TOSCANA DA CAMBIARE, VOCAZIONI DA SALVARE
Amotivo della sua specializzazione, industriale-distrettuale e turistica, con una spiccata vocazione all’export, la Toscana sta conoscendo una crisi da pandemia Covid-19 anche più rilevante dell’Italia e delle altre regioni. È opinione diffusa che ciò imponga un ripensamento del modello economico tradizionale (come ha auspicato il senatore del Pd Tommaso Nannicini sul Corriere Fiorentino del 4 luglio). Pur concordando, penso che sia utile guardare dentro la crisi per sottolineare non solo le debolezze ma anche le «vocazioni» del modello toscano che non pare opportuno, nell’ansia del ripensamento, dismettere.
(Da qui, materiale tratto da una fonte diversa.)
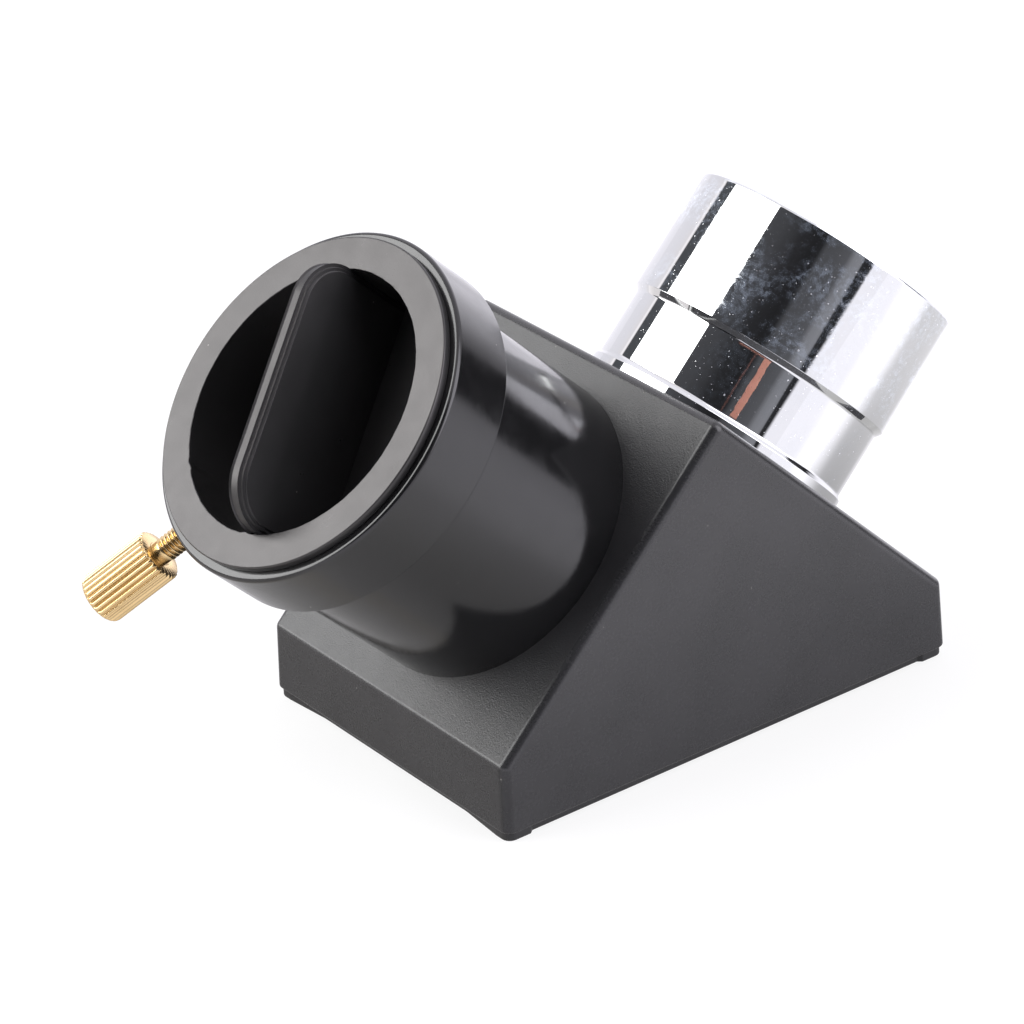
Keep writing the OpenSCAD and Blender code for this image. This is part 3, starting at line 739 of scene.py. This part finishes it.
def knurl(theta, z):
    u = (theta / (2 * math.pi) * KN) % 1.0
    ridge = KR - KD * min(1.0, max(0.0, (abs(u - 0.5) - 0.14) / 0.3)) ** 1.2
    end = min(KR - 0.28 + (z - K0) * 1.2, KR + 0.1)
    top = z - (K0 + KL - 0.75)
    if top > 0:
        end = min(end, KR - 0.78 + math.sqrt(max(0.0, 0.78 ** 2 - top ** 2)) + 0.02)
    return min(ridge, end)


zs = [K0, K0 + 0.03, K0 + 0.1, K0 + 0.2, K0 + 0.3, K0 + 0.45]
zs += [K0 + 0.45 + (KL - 1.25) * i / 8 for i in range(1, 9)]
zs += [K0 + KL - 0.75 + 0.75 * math.sin(math.pi / 2 * i / 8) for i in range(1, 9)]
knob = grid_of_revolution("knob", zs, knurl, SCREW, KN * 12, bore=1.45, depth=4.05)
paint(knob, "brass")
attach(knob, "screw_knob")
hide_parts("lock_knob")

R_ST, TIP = 1.42, 15.9 + 0.35


def thread(theta, z):
    full = R_ST - 0.03
    if z > K0 - 0.85:
        return R_ST - 0.14 if z < K0 - 0.05 else R_ST
    u = (z / 0.5 - theta / (2 * math.pi)) % 1.0
    cut = 0.27 * max(0.0, 1 - abs(u - 0.5) / 0.42)
    end = min(full, R_ST - 0.42 + (z - TIP))
    return min(full - cut * min(1.0, max(0.0, (K0 - 0.85 - z) / 0.3)), end)


zs = [TIP + i * 0.0625 for i in range(int((K0 - 0.9 - TIP) / 0.0625))] + [K0 - 0.86, K0 - 0.84, K0 - 0.06, K0 - 0.04, K0 + 4]
stud = grid_of_revolution("stud", zs, thread, SCREW, 72, 50)
paint(stud, "brass")
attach(stud, "screw_stud")
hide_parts("lock_stud")

# ------------------------------------------------------------------ floor, light, camera
def band(k, v, a, b, soft):
    return k.math("MULTIPLY", k.span(v, a - soft, a + soft), k.span(v, b - soft, b + soft, 1, 0))


def studio(k, d):
    """The light that comes from direction d: a white tent with a dark room behind the camera and one large softbox."""
    sep = k.t.nodes.new("ShaderNodeSeparateXYZ")
    k.link(d, sep.inputs[0])
    az = k.math("MULTIPLY", k.math("ARCTAN2", sep.outputs[1], sep.outputs[0]), 57.29578)
    el = k.math("MULTIPLY", k.math("ARCSINE", sep.outputs[2]), 57.29578)
    # tent and floor
    light = k.span(el, -50, -12, FLOOR_NEAR, FLOOR_FAR)
    light = k.math("MULTIPLY", light, k.math("SUBTRACT", 1.0, k.math("MULTIPLY", band(k, az, 52, 118, 8), k.math("MULTIPLY", band(k, el, -60, -25, 5), 0.25))))
    light = k.math("ADD", light, k.math("MULTIPLY", k.math("MULTIPLY", band(k, az, 25, 56, 6), band(k, el, -30, 8, 7)), 0.35))
    light = k.math("MULTIPLY", light, k.math("SUBTRACT", 1.0, k.math("MULTIPLY", k.math("MULTIPLY", k.span(az, -70, -100), k.span(az, -178, -160)), k.math("MULTIPLY", band(k, el, -58, 2, 6), 0.27))))
    left = k.math("ADD", band(k, az, 146, 200, 5), band(k, az, -200, -171, 1))
    light = k.math("MULTIPLY", light, k.math("SUBTRACT", 1.0, k.math("MULTIPLY", k.math("MULTIPLY", left, band(k, el, -26, 24, 5)), 0.2)))
    light = k.math("MULTIPLY", light, k.span(el, 40, 75, 1.0, 0.85))
    # dark gap at the horizon, and the bright backdrop beside it
    gap = k.math("MULTIPLY", band(k, az, 62.5, 87, 1.5), band(k, el, -7, 14, 2))
    light = k.math("MULTIPLY", light, k.math("SUBTRACT", 1.0, k.math("MULTIPLY", gap, 0.975)))
    drop = k.math("MULTIPLY", band(k, az, 87, 128, 1.5), band(k, el, -8, 35, 5))
    light = k.math("ADD", light, k.math("MULTIPLY", drop, k.span(az, 87, 106, -0.55, 0.65)))
    # softbox on the right
    light = k.math("ADD", light, k.math("MULTIPLY", k.math("MULTIPLY", band(k, az, 8, 61, 1.0), band(k, el, 8, 72, 1.0)), SIDE))
    # dark room
    ramp = k.t.nodes.new("ShaderNodeValToRGB")
    k.link(k.span(az, -100, 2, 0, 1, False), ramp.inputs[0])
    cr = ramp.color_ramp
    stops = [(-100, .095), (-80, .08), (-64, .055), (-56, .036), (-40, .024), (-35, .028), (-31, .1), (-22, .112), (-15, .135),
             (-11.5, .29), (-7.5, .33), (-6, .3), (-5.4, .04), (-2.5, .03), (-1, .05)]
    while len(cr.elements) < len(stops):
        cr.elements.new(0.5)
    for e, (x, v) in zip(cr.elements, stops):
        e.position = (x + 100) / 102
        e.color = (v * 0.96, v * 0.97, v * 1.08, 1)
    room = k.math("MULTIPLY", band(k, az, -99, 0.5, 0.5), band(k, el, 8.7, 66, 1.2))
    n = k.t.nodes.new("ShaderNodeCombineXYZ")
    warm = k.math("MULTIPLY", k.span(az, -70, -110), k.span(az, -179, -165))
    k.link(k.math("MULTIPLY", light, k.math("ADD", 1.0, k.math("MULTIPLY", warm, 0.03))), n.inputs[0])
    k.link(k.math("MULTIPLY", light, 0.98), n.inputs[1])
    k.link(k.math("MULTIPLY", light, k.math("SUBTRACT", k.span(el, -60, -10, 0.99, 1.06), k.math("MULTIPLY", warm, 0.06))), n.inputs[2])
    col = k.mix(room, n.outputs[0], ramp.outputs[0])
    # the softbox and its dark frame
    box = k.math("MULTIPLY", band(k, az, -158.5, -99, 0.6), band(k, el, 6, 60, 1.0))
    edge = k.math("MULTIPLY", band(k, az, -168.5, -99, 0.8), band(k, el, 2, 64, 1.5))
    col = k.mix(edge, col, rgba(0.1, 0.104, 0.115))
    return k.mix(box, col, rgba(KEY))


FLOOR_NEAR, FLOOR_FAR, KEY, SIDE = 1.15, 1.3, 6.65, 2.9
bpy.ops.mesh.primitive_plane_add(size=6.0)
floor = bpy.context.object
floor.name = "floor"
floor.location.z = -0.00005
k = Nodes("floor_white")
k.out(Base_Color=k.mix(k.noise(6, 3), rgba(0.86), rgba(0.875)), Roughness=0.6, Specular_IOR_Level=0.2)
ray = k.t.nodes.new("ShaderNodeLightPath")
glow = k.t.nodes.new("ShaderNodeEmission")
k.link(studio(k, k.vec("MULTIPLY", k.geo.outputs["Incoming"], (-1, -1, -1))), glow.inputs[0])
# reflections of the floor close to the part are in its shade
out_ = k.vec("MAXIMUM", k.vec("SUBTRACT", k.vec("ABSOLUTE", k.vec("MULTIPLY", k.co, (1, 1, 0))), (BW / 2 * MM, BL / 2 * MM, 0)), (0, 0, 0))
k.link(k.span(k.vec("LENGTH", out_), 0.0, 0.05, 0.57, 1.08), glow.inputs[1])
both = k.t.nodes.new("ShaderNodeMixShader")
k.link(ray.outputs["Is Glossy Ray"], both.inputs[0])
white = k.t.nodes.new("ShaderNodeEmission")
k.link(rgba(1.0), white.inputs[0])
seen_floor = k.t.nodes.new("ShaderNodeMixShader")
k.link(k.math("MULTIPLY", ray.outputs["Is Camera Ray"], 0.82), seen_floor.inputs[0])
k.t.links.new(k.bsdf.outputs[0], seen_floor.inputs[1])
k.t.links.new(white.outputs[0], seen_floor.inputs[2])
k.t.links.new(seen_floor.outputs[0], both.inputs[1])
k.t.links.new(glow.outputs[0], both.inputs[2])
k.t.links.new(both.outputs[0], k.t.nodes["Material Output"].inputs[0])
floor.data.materials.append(k.m)

world = bpy.data.worlds.new("studio")
bpy.context.scene.world = world
world.use_nodes = True
wn = Nodes.__new__(Nodes)
wn.t = world.node_tree
wn.t.nodes.clear()
seen = studio(wn, wn.t.nodes.new("ShaderNodeTexCoord").outputs["Generated"])
ray = wn.t.nodes.new("ShaderNodeLightPath")
bg = wn.t.nodes.new("ShaderNodeBackground")
wn.link(wn.mix(ray.outputs["Is Camera Ray"], seen, rgba(1.0)), bg.inputs["Color"])
wout = wn.t.nodes.new("ShaderNodeOutputWorld")
wn.t.links.new(bg.outputs[0], wout.inputs[0])
world.cycles.sampling_method = "MANUAL"
world.cycles.sample_map_resolution = 1024

sc = bpy.context.scene
sc.view_settings.view_transform = "Standard"
sc.view_settings.look = "None"

right = Vector((0.5990, 0.7990, -0.0530))
cam = bpy.data.objects.new("camera", bpy.data.cameras.new("camera"))
sc.collection.objects.link(cam)
cam.data.sensor_width = 36.0
CAM_AT, CAM_ROT, CAM_F = (369.8499, -271.2593, 260.2393), (1.9034955, 0.9163558, -0.6260170), 4757.903
ang = Vector(CAM_ROT).length
rows = Matrix.Rotation(ang, 3, Vector(CAM_ROT).normalized())      # world to view: x right, y down, z ahead
m = Matrix((rows[0], -rows[1], -rows[2])).transposed().to_4x4()
m.translation = Vector(CAM_AT) * MM
cam.matrix_world = m
cam.data.lens = CAM_F * 36.0 / 1024
cam.data.clip_start = 0.01
cam.data.clip_end = 20
sc.camera = cam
Da queste vocazioni occorre partire per innescare la rinascita economica. Il crollo della produzione industriale è arrivato dopo che l’industria Toscana degli ultimi anni aveva mostrato sintomi di un certo declino. La crisi, iniziata ormai più di dieci anni fa, ci ha lasciato in eredità un’economia sostanzialmente in stagnazione perdurante, in cui la componente industriale si è difesa solo grazie all’export di alcuni settori: il blocco produttivo causato dal lockdown ha quindi amplificato problemi già esistenti. Inoltre, la Toscana fa peggio del dato nazionale non solo perché il suo risultato da marzo in poi è stato più negativo, ma anche perché la nostra regione sembrerebbe aver risentito maggiormente degli effetti negativi del virus anche a febbraio per la maggiore dipendenza di alcuni settori dalle importazioni provenienti dalla Cina, che in quel mese erano quasi bloccate. Una fragilità che mai si era manifestata prima d’ora.
Più in generale abbiamo una struttura industriale che, insieme a una scala più ridotta, sempre più si va posizionando nelle fasi finali delle catene di creazione del valore. Per cui la componente protagonista dell’export è accompagnata anche da una crescente attività di importazione per le fasi iniziali della catena, con un effetto sul Pil regionale più contenuto. È quindi indispensabile allargare il tessuto industriale; quanto più questo sarà ampio, diffuso su filiere intere, con minore contenuto di importazione, e quanto più riuscirà a dare slancio all’economia. Ciò spiega perché tra le componenti meno colpite vi sono le industrie alimentari, chimiche e farmaceutiche.
Il «nuovo» modello economico non può però prescindere da una crescita del manifatturiero, naturalmente quello ad alta tecnologia, digitalizzata, con elevata produttività derivante dalla conoscenza e dalla formazione dei propri addetti. Con la più stabile occupazione che ne deriva, meno si espande il settore dei servizi di natura secondaria, i servizi che diventano sostituti e non complementari all’industria. Se vogliamo che il terziario regionale vada verso un’espansione di servizi all’economia, all’impresa (servizi finanziari, di consulenza, di tecnologia ambientale, di urbanistica) è chiaro che contemporaneamente debba crescere la destinazione industriale delle aree interne. Da cui una riduzione del terziario a basso valore aggiunto, funzionale ad esempio al turismo di passaggio. Ma anche il turismo non è solo decadenza economica: al suo interno la tecnologia può avere una rilevanza fondamentale e, quindi, può essere portatore di una modernità che va coltivata come la manifattura.
Altro elemento debole del tessuto economico toscano su cui occorre intervenire è quello dell’imprenditorialità. Tra le numerose aziende, le società di capitali — quelle capaci di forme di autofinanziamento, che hanno capitale proprio, quindi di rischio e di imprenditorialità — sono in numero ridotto. Una parte rilevante sono società di persone, di piccolissime dimensioni, familiari; quasi la metà sono imprese individuali, quindi di fatto non-imprese. Poche imprese toscane sono affiliate a contratti di rete, quel meccanismo di cooperazione per affrontare le sfide della ricerca sui prodotti all’esportazione, del marketing internazionale e della produzione green.
In conclusione, sembra che si possa dire che c’è molto da lavorare in Toscana ma che forse non vi sono modelli da «buttare», anche se il confine tra trasformazione e cambiamento in economia è molto sottile.